:: GOAL ::
What follows is a listing. Return every line of it exactly.

:: RECORDED INFORMATION ::
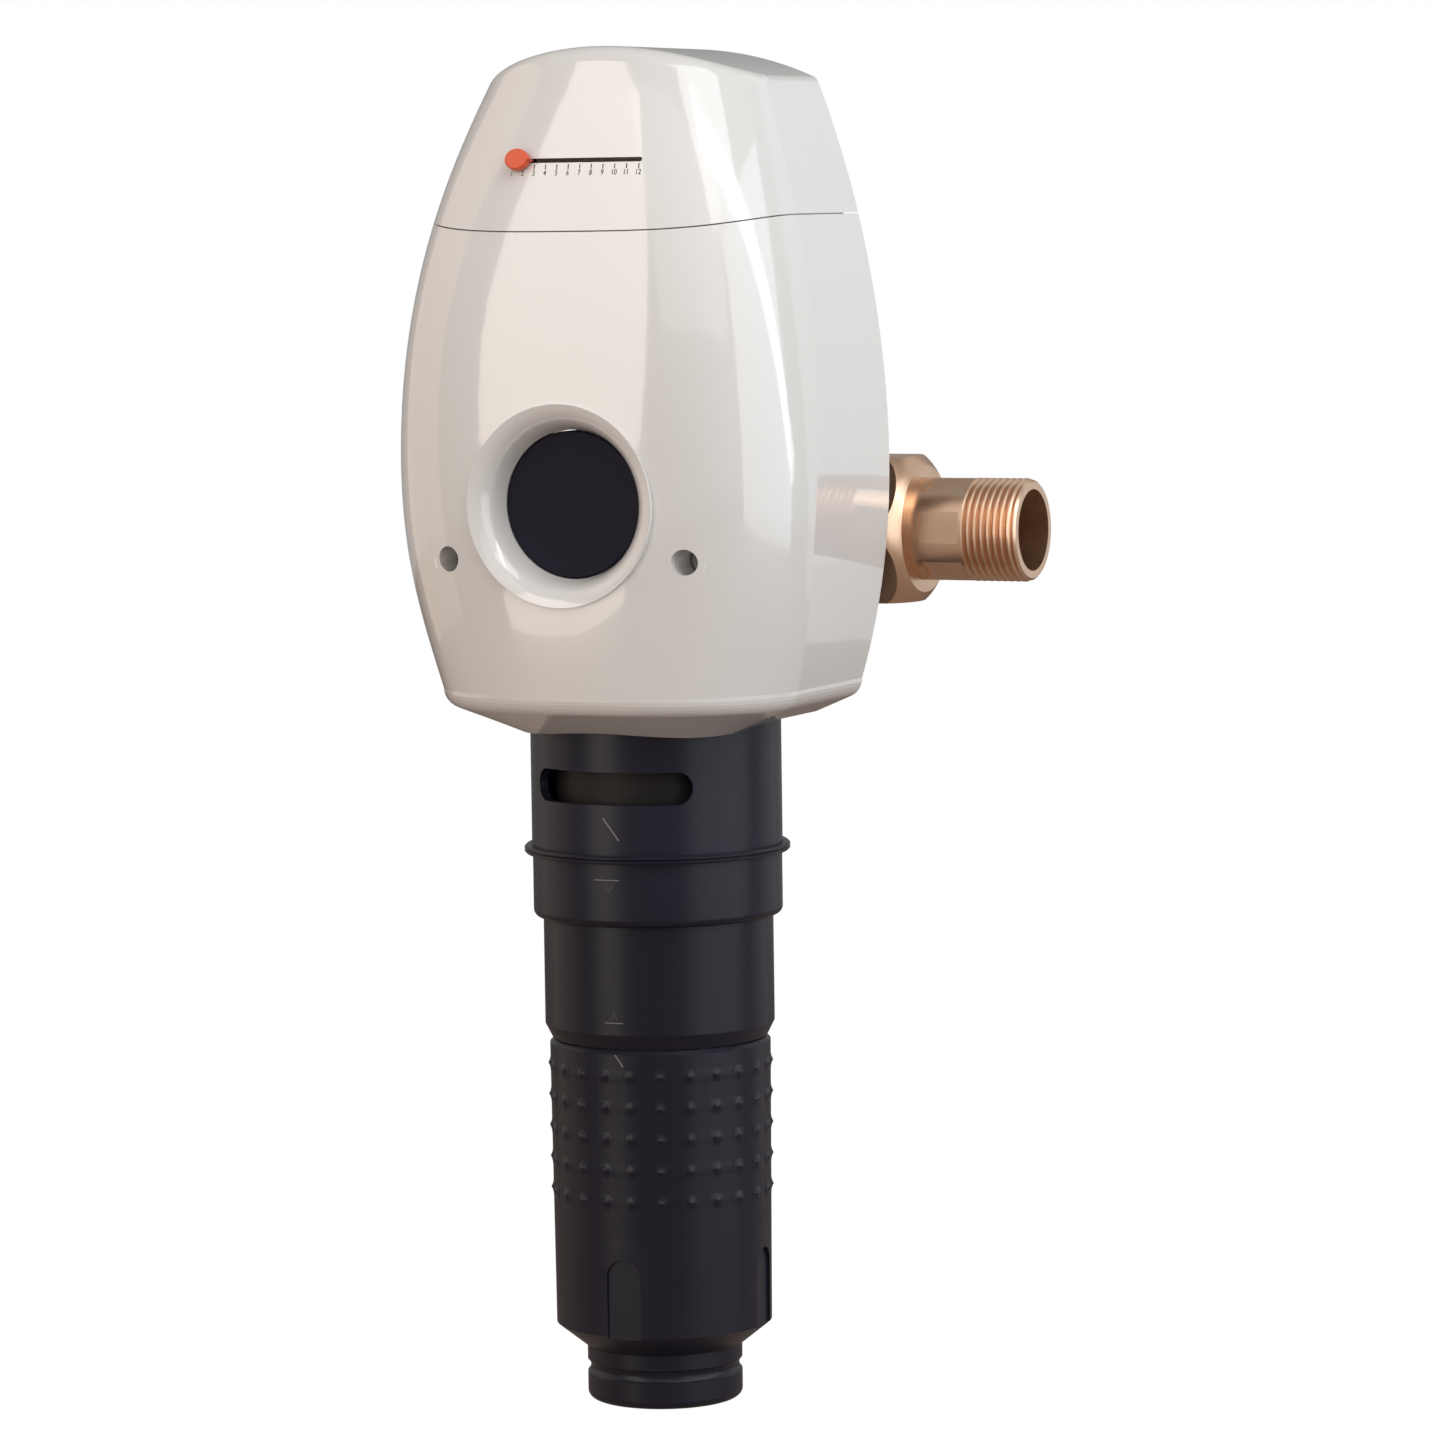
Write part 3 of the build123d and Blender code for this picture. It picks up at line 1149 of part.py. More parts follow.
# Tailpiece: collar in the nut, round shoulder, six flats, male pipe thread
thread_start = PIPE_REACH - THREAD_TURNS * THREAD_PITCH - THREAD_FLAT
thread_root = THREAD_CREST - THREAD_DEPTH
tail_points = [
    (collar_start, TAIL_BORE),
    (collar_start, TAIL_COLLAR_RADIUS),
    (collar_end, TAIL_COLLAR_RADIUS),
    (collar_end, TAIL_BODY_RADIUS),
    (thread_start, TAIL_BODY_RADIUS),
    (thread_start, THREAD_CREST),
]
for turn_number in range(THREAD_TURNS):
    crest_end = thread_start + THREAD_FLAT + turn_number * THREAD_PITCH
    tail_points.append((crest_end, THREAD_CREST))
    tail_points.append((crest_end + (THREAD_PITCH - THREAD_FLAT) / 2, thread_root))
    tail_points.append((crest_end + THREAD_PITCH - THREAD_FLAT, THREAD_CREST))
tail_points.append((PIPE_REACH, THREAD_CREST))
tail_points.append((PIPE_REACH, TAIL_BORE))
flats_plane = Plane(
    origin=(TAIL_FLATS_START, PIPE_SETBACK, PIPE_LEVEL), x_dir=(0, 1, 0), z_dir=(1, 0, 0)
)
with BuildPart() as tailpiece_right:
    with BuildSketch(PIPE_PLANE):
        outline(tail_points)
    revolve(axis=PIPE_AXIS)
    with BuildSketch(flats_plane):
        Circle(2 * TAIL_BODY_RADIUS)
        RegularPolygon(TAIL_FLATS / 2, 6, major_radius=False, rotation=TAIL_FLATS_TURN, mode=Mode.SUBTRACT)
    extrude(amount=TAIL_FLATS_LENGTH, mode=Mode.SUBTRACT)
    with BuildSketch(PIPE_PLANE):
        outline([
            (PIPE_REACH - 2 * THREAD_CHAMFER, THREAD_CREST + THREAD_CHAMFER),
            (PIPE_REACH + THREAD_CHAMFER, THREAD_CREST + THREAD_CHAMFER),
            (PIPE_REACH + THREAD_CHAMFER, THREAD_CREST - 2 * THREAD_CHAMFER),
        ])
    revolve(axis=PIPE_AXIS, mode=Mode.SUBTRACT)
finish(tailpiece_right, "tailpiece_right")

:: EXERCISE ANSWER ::
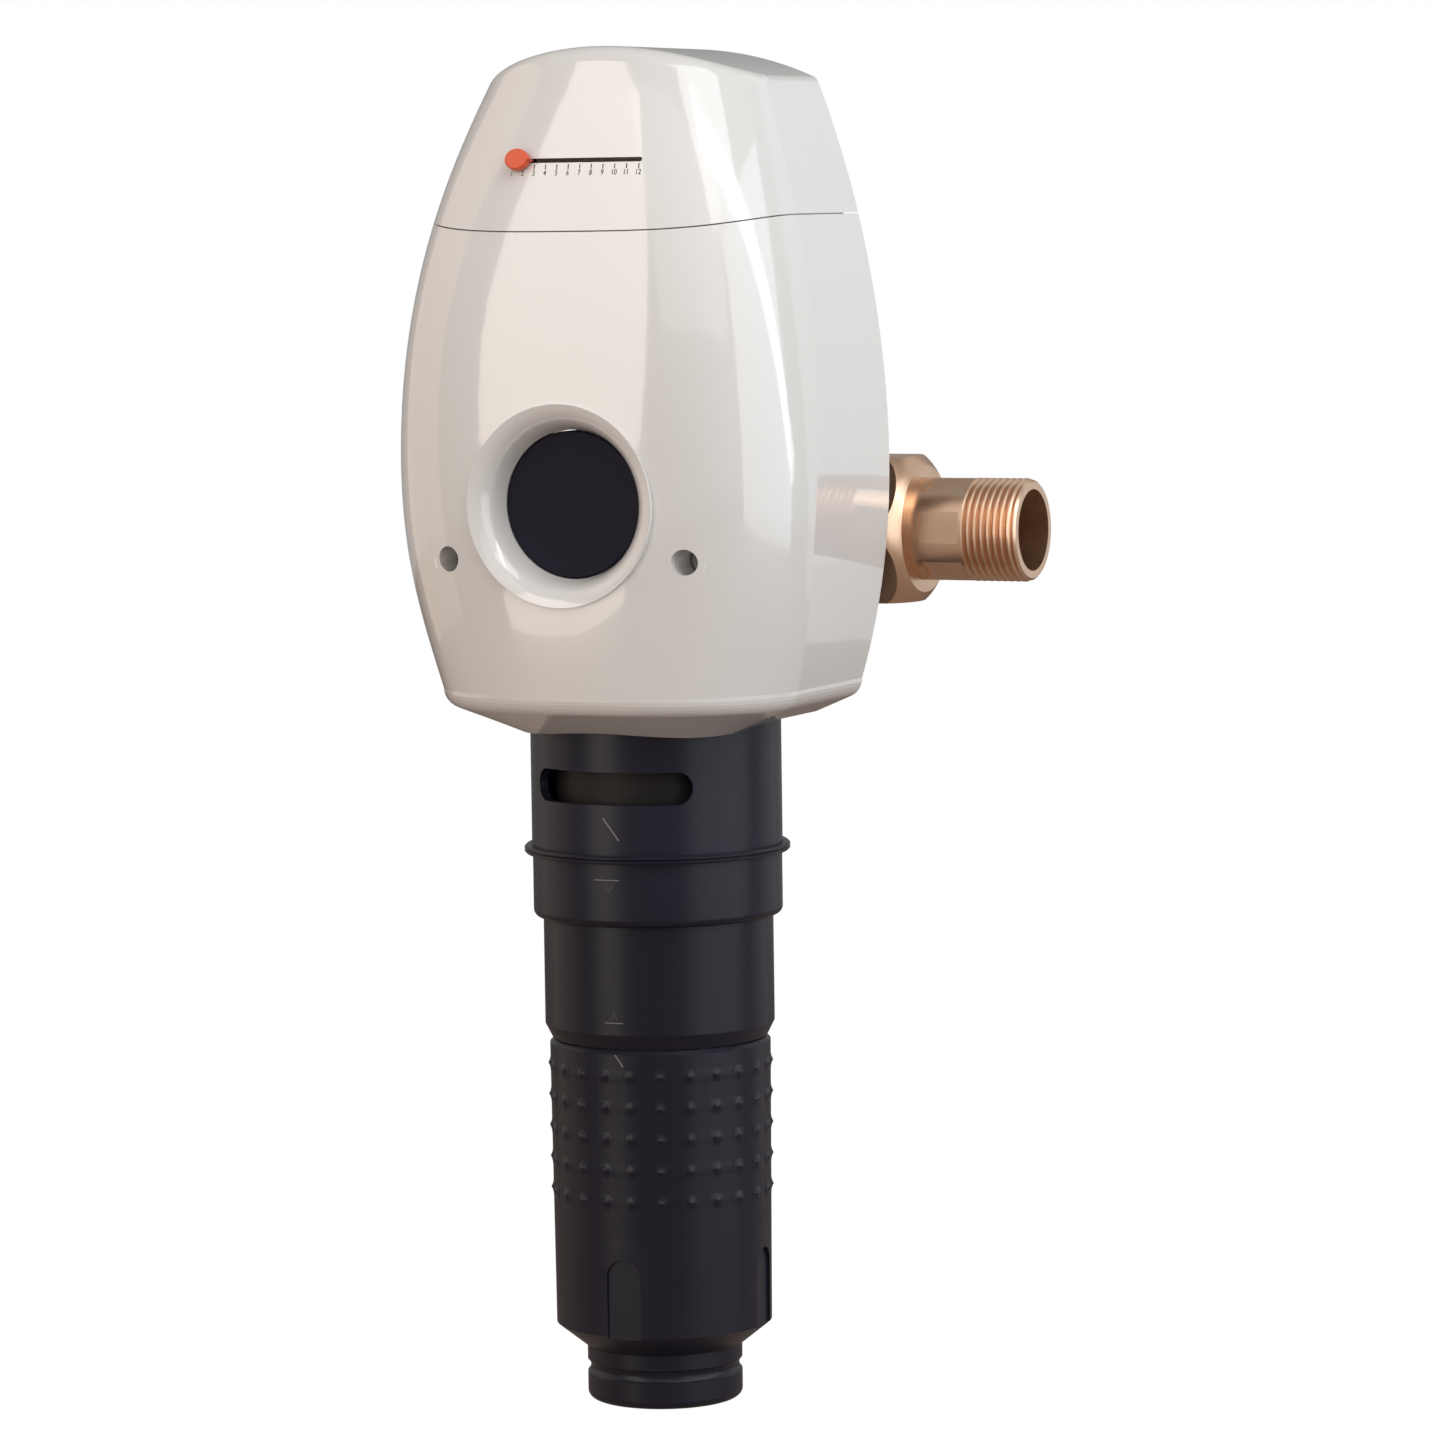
Write part 3 of the build123d and Blender code for this picture. It picks up at line 1149 of part.py. More parts follow.
# Tailpiece: collar in the nut, round shoulder, six flats, male pipe thread
thread_start = PIPE_REACH - THREAD_TURNS * THREAD_PITCH - THREAD_FLAT
thread_root = THREAD_CREST - THREAD_DEPTH
tail_points = [
    (collar_start, TAIL_BORE),
    (collar_start, TAIL_COLLAR_RADIUS),
    (collar_end, TAIL_COLLAR_RADIUS),
    (collar_end, TAIL_BODY_RADIUS),
    (thread_start, TAIL_BODY_RADIUS),
    (thread_start, THREAD_CREST),
]
for turn_number in range(THREAD_TURNS):
    crest_end = thread_start + THREAD_FLAT + turn_number * THREAD_PITCH
    tail_points.append((crest_end, THREAD_CREST))
    tail_points.append((crest_end + (THREAD_PITCH - THREAD_FLAT) / 2, thread_root))
    tail_points.append((crest_end + THREAD_PITCH - THREAD_FLAT, THREAD_CREST))
tail_points.append((PIPE_REACH, THREAD_CREST))
tail_points.append((PIPE_REACH, TAIL_BORE))
flats_plane = Plane(
    origin=(TAIL_FLATS_START, PIPE_SETBACK, PIPE_LEVEL), x_dir=(0, 1, 0), z_dir=(1, 0, 0)
)
with BuildPart() as tailpiece_right:
    with BuildSketch(PIPE_PLANE):
        outline(tail_points)
    revolve(axis=PIPE_AXIS)
    with BuildSketch(flats_plane):
        Circle(2 * TAIL_BODY_RADIUS)
        RegularPolygon(TAIL_FLATS / 2, 6, major_radius=False, rotation=TAIL_FLATS_TURN, mode=Mode.SUBTRACT)
    extrude(amount=TAIL_FLATS_LENGTH, mode=Mode.SUBTRACT)
    with BuildSketch(PIPE_PLANE):
        outline([
            (PIPE_REACH - 2 * THREAD_CHAMFER, THREAD_CREST + THREAD_CHAMFER),
            (PIPE_REACH + THREAD_CHAMFER, THREAD_CREST + THREAD_CHAMFER),
            (PIPE_REACH + THREAD_CHAMFER, THREAD_CREST - 2 * THREAD_CHAMFER),
        ])
    revolve(axis=PIPE_AXIS, mode=Mode.SUBTRACT)
finish(tailpiece_right, "tailpiece_right")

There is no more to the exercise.